_What the exercise asks:_ Please count the lines below that contain the word "joints", and reply with that number alone.

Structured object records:
>>>>
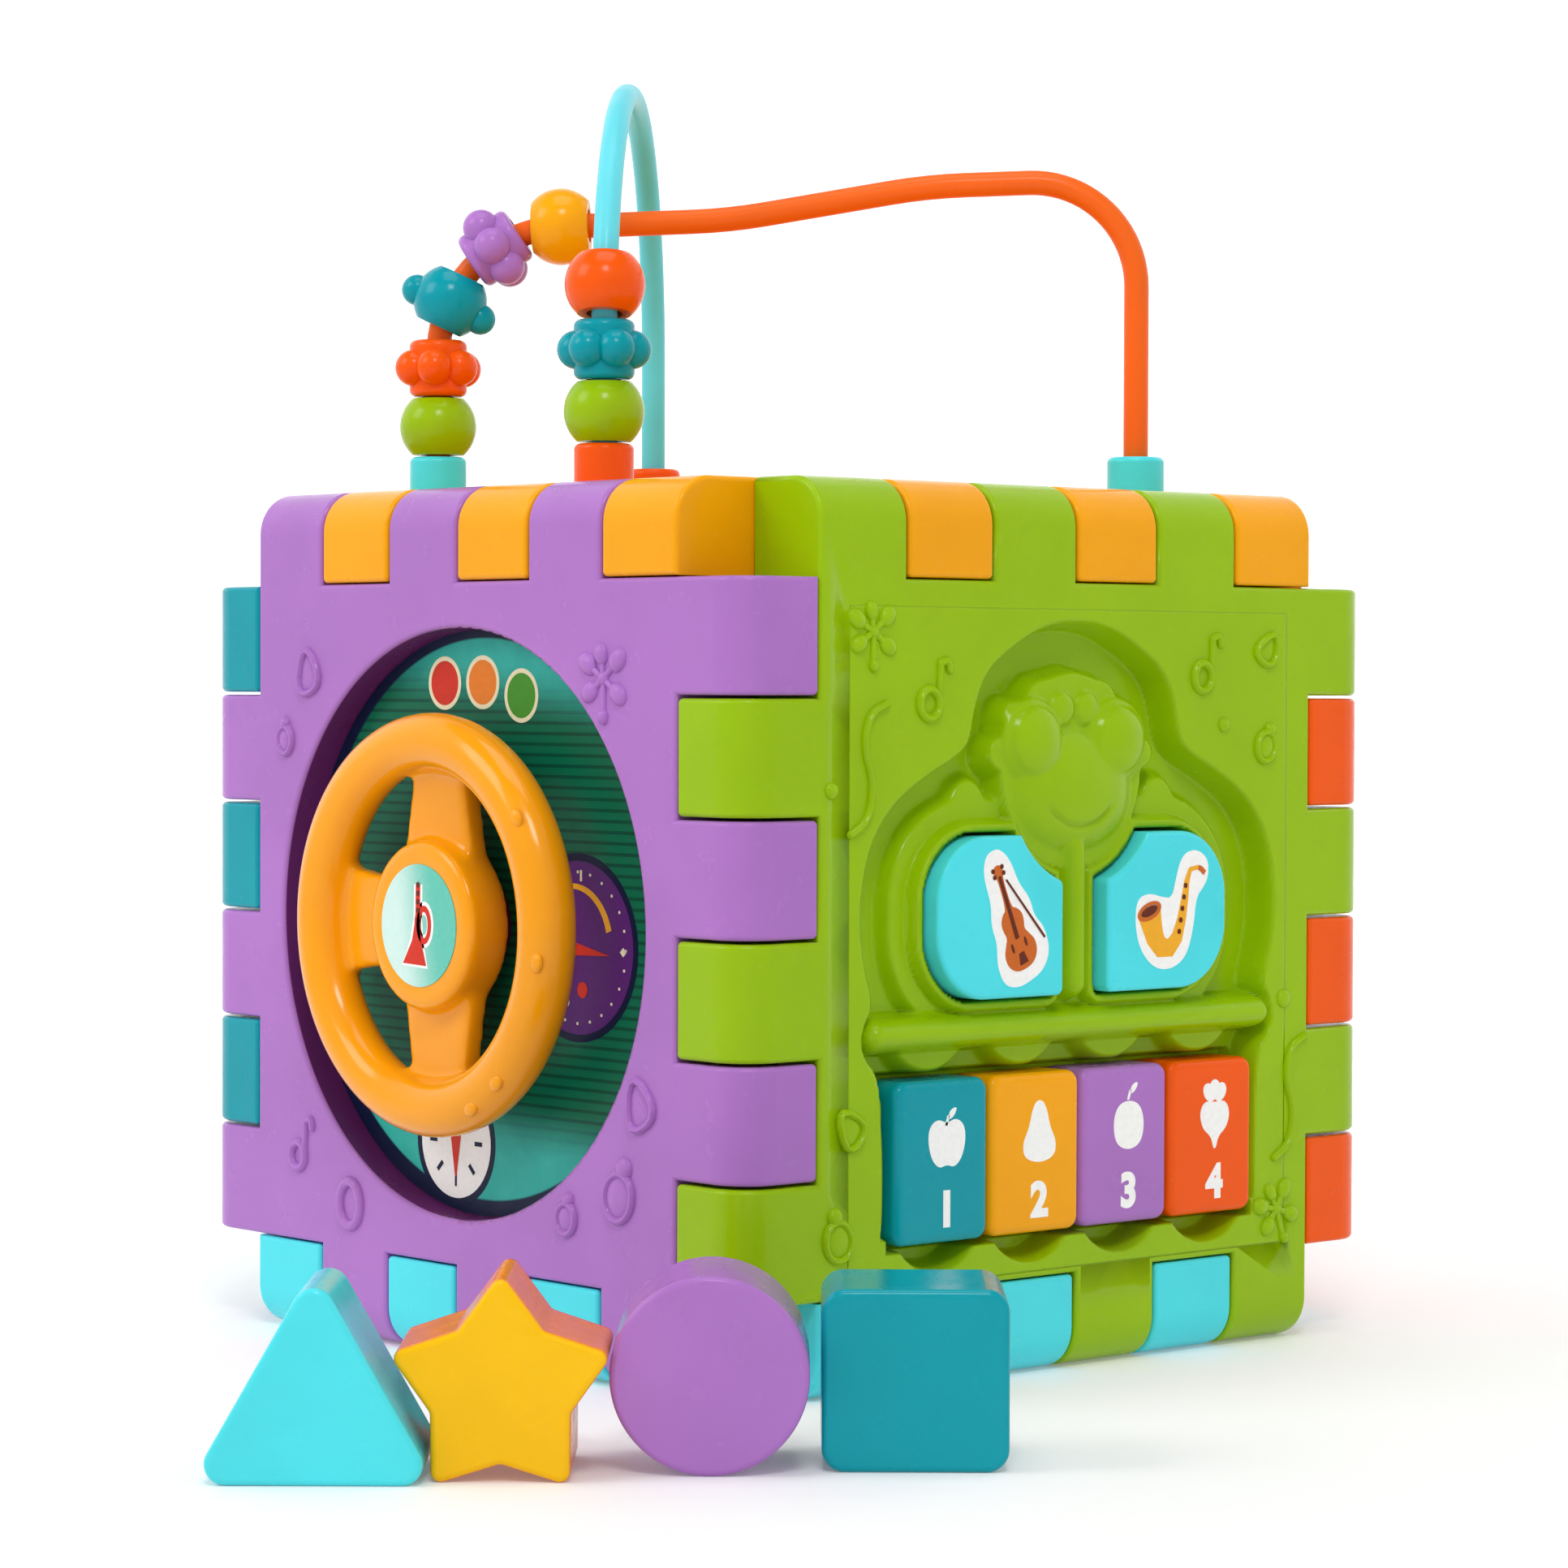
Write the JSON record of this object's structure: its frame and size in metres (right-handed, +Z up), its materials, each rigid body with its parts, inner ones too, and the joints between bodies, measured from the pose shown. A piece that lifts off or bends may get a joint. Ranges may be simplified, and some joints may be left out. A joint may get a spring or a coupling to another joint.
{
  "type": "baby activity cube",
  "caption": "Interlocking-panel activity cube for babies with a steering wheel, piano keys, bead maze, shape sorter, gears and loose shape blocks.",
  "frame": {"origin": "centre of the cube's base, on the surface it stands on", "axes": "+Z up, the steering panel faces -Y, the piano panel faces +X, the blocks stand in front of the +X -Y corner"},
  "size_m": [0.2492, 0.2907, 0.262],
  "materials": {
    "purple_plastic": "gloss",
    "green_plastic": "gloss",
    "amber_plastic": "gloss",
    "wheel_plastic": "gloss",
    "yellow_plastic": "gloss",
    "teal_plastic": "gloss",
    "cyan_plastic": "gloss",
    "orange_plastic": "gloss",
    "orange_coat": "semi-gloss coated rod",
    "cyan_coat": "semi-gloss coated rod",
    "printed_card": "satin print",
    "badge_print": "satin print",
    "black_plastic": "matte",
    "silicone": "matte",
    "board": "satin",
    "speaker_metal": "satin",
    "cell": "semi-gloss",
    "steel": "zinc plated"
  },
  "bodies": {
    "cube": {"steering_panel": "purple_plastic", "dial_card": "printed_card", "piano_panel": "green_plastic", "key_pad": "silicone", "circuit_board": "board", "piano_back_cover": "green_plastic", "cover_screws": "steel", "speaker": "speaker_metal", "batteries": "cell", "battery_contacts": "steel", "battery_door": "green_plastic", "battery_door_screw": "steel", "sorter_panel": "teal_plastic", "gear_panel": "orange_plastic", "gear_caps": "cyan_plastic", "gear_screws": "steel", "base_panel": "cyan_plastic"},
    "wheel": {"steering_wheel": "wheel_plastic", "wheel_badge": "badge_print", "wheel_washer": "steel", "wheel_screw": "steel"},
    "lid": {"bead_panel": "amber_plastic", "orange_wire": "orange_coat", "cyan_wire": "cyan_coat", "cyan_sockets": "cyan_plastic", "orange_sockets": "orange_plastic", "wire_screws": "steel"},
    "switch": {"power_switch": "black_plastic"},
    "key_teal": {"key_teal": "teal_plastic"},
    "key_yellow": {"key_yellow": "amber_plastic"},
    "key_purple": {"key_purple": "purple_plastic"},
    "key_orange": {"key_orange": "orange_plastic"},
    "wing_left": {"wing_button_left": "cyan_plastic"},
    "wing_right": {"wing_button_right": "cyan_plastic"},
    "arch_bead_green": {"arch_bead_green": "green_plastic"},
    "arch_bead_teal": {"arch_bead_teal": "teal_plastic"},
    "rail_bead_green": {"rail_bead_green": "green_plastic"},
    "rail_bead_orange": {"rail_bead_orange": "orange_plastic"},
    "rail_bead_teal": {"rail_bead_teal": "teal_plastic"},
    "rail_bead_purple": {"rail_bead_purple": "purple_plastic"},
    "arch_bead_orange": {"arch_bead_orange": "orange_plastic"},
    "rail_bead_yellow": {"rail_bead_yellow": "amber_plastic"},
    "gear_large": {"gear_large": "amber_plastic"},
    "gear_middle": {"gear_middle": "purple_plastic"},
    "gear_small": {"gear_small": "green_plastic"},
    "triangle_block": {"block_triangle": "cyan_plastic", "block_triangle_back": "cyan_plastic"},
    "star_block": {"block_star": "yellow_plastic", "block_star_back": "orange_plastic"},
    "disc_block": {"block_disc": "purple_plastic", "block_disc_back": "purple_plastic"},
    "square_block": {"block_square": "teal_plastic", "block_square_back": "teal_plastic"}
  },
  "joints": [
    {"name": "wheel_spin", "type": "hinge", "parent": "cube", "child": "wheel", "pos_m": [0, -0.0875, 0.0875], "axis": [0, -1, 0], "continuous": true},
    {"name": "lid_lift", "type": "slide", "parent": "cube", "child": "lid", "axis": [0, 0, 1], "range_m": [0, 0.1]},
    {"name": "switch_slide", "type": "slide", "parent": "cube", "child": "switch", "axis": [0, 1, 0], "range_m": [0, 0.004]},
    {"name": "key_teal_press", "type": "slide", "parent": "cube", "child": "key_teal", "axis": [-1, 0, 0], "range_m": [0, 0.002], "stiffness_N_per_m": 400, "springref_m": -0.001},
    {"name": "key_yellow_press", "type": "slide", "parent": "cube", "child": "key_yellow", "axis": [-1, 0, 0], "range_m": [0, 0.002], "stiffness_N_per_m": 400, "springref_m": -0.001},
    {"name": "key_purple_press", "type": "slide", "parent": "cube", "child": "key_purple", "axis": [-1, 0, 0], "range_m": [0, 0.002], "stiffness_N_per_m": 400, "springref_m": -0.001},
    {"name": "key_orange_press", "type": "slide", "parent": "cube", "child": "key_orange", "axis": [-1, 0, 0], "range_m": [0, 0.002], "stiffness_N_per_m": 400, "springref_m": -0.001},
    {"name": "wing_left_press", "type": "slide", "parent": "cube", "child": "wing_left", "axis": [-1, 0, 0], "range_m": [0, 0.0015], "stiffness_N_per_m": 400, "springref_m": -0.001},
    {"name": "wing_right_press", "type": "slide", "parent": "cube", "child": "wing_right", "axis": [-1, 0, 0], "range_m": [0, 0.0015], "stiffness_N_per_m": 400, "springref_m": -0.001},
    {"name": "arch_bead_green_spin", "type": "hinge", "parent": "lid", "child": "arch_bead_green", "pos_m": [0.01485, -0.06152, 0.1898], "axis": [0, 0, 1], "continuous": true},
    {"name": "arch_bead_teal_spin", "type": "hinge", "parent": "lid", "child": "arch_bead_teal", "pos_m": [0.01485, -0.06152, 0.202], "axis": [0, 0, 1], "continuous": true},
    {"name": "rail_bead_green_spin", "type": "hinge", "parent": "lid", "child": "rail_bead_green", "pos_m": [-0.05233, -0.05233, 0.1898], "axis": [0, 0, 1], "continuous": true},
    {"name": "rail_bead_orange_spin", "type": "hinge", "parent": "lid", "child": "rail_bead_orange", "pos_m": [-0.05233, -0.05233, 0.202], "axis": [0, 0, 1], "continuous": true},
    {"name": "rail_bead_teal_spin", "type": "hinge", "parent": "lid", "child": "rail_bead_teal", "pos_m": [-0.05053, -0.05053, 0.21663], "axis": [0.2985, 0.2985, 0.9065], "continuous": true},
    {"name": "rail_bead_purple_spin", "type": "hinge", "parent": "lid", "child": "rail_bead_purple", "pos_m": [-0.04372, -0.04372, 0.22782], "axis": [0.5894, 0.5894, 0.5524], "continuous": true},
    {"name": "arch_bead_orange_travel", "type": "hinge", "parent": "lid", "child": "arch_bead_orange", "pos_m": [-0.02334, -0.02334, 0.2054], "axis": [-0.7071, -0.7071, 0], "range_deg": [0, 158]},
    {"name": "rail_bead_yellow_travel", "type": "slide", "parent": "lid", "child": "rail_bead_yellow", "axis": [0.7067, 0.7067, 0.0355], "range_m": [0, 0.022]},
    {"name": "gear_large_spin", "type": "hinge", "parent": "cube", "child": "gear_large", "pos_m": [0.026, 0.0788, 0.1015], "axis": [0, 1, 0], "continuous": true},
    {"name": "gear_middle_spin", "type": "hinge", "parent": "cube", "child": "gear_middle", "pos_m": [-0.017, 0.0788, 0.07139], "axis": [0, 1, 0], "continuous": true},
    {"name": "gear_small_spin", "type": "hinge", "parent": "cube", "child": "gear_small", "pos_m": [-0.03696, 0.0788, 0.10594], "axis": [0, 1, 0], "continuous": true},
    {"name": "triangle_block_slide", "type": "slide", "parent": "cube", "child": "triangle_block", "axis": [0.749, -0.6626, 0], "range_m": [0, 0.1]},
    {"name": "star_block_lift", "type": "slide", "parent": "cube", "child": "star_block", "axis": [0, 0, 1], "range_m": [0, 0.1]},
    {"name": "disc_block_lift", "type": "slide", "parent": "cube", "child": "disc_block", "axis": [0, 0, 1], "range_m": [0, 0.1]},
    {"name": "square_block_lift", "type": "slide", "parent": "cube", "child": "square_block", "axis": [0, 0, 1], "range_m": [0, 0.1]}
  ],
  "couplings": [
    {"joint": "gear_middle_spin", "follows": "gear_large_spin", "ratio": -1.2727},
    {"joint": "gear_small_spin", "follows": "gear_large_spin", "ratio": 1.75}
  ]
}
<<<<
>>>>
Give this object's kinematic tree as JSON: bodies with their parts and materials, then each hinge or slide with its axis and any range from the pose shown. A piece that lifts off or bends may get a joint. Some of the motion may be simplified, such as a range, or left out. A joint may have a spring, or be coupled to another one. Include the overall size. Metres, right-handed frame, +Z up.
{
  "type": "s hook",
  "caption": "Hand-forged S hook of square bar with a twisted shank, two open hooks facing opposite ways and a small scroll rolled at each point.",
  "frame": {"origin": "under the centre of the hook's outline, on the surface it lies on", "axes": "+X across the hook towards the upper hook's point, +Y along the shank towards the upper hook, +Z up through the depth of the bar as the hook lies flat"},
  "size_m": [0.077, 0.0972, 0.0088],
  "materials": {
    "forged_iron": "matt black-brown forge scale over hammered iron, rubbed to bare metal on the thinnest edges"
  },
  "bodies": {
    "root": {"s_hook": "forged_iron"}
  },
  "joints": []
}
<<<<
_Answer to the task:_ 3